SMSFs Simplified: Key Factors to Consider for Self-Managed Superannuation Funds

Self-Managed Superannuation Fund (SMSF’s) are not for everyone. They come with a responsibility on the members (who are also required to be the fund trustees or Directors of the trustee company) to manage and administer the SMSF in accordance with superannuation laws that govern SMSF’s. This includes the requirement to prepare annual fund financial statements and income tax return as well as ensuring the fund is audited by a registered SMSF auditor each year.

 So why might someone consider one?

Well, many people wish to manage their own affairs and have more say over where their superannuation monies are invested – and sometimes what people may wish to invest in (such as direct property or unlisted property investment trusts), are not something that can be done via a retail or industry fund.

Some small business owners like the idea of holding their business premises in the superannuation environment – so that the rent they are paying on the premises is tax deductible to the business but is also going towards increasing their retirement benefits at the same time. Rather than funding someone else’s retirement (by paying rent to an unrelated landlord), they are funding their own!

So a SMSF may give you more flexibility in making certain investment choices that you cannot get in retail or industry funds.

Another major reason many people opt for a SMSF relates to succession planning. Generally, an industry or retail fund will only allow you to maintain a single pension account (or if they allow multiple pension accounts, there are additional account fees charged).

This is not the case with a SMSF. You can have as many pension accounts as suite your circumstances and being self-managed provides greater flexibility around pension commencements, commutations, withdrawals and recontributions – all of which can be very important aspects of effective retirement and succession planning strategies.

Additionally, the administration required to access your benefits (once you have met a condition of release) is often far simpler than when dealing with an industry or retail fund (many of which require multiple documents to be provided in order to just take a small lump sum payment of your superannuation entitlements). Dealing with just yourselves can be far easier!

What about the cost of running your own SMSF?

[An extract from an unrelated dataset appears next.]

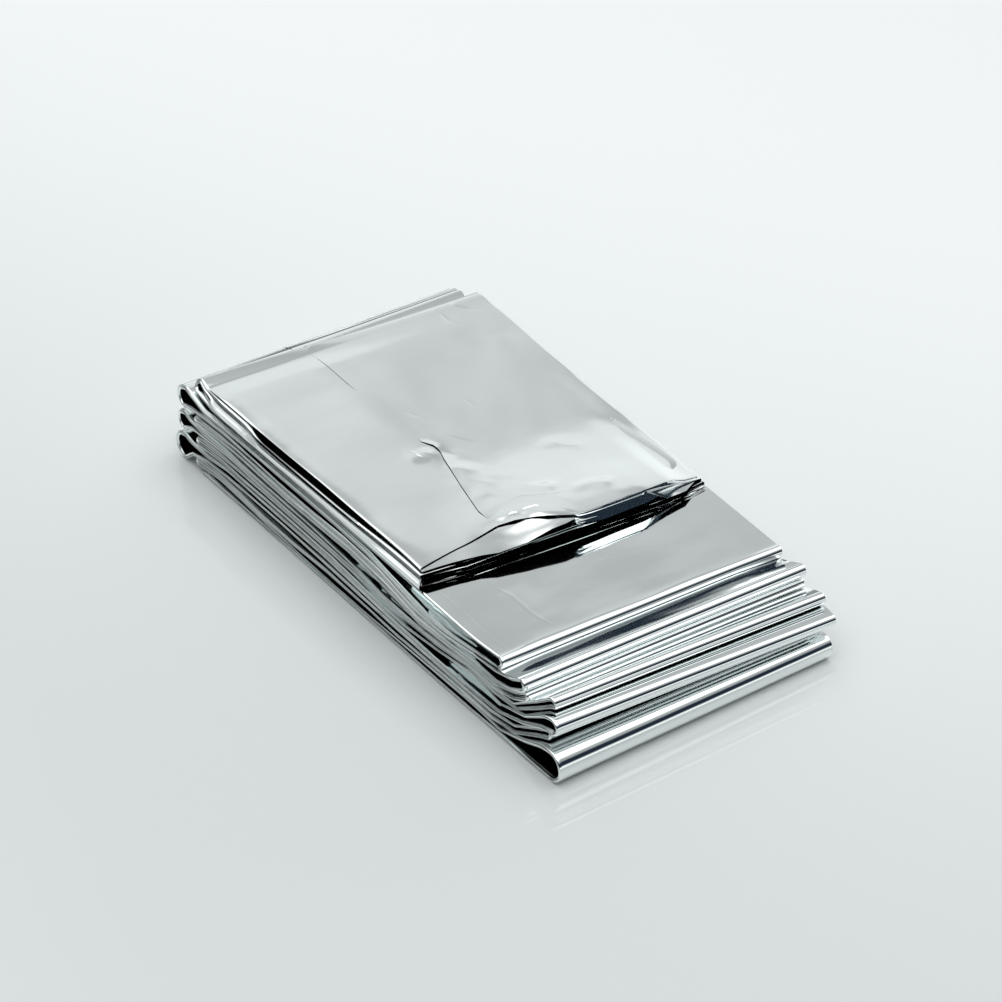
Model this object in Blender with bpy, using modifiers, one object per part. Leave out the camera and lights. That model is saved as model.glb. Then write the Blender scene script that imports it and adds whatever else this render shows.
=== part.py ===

Whilst there are annual costs involved in maintaining a SMSF (such as preparing financial statements and fund tax return, and having it audited), these can often be lower than the fees in retail and industry funds (who generally charge based on a percentage of funds held), particularly once you start to have fund balances of $200,000 or more.

There are costs involved in setting a SMSF up – including ordering a trust deed, forming a trustee company (which is the preferred trustee structure rather than having individual trustees) and the advice that goes around the decision to establish a SMSF in the first place. It is difficult to put a dollar figure on the establishment costs but it could be in the order of $3,000.

Choosing the most appropriate trustee structure

Choosing the most appropriate trustee structure is also an important consideration. Best practice is to establish a special purpose company whose only role is to act as fund trustee.

A corporate trustee enables changes in fund membership to be managed very easily (by appointing and/or removing Directors and/or shareholders), and means that you don’t need to change the name fund assets are held (assets must be held in the name of the fund trustee) each time there is a change in fund membership.

Additionally, if the ATO applies any penalties for non-compliance, a corporate trustee effectively minimises these (as any penalties apply to each trustee).

Self-managed superannuation funds are not suitable for everyone.

They must be maintained for the sole purpose of providing retirement benefits to the members and are subject to strict regulation by the ATO.

There are some restrictions on what sorts of assets can be held by a SMSF as well as strict rules in relation to related party transactions.

Before looking to establish one, you should talk to a financial advisor to see if a SMSF could work for you.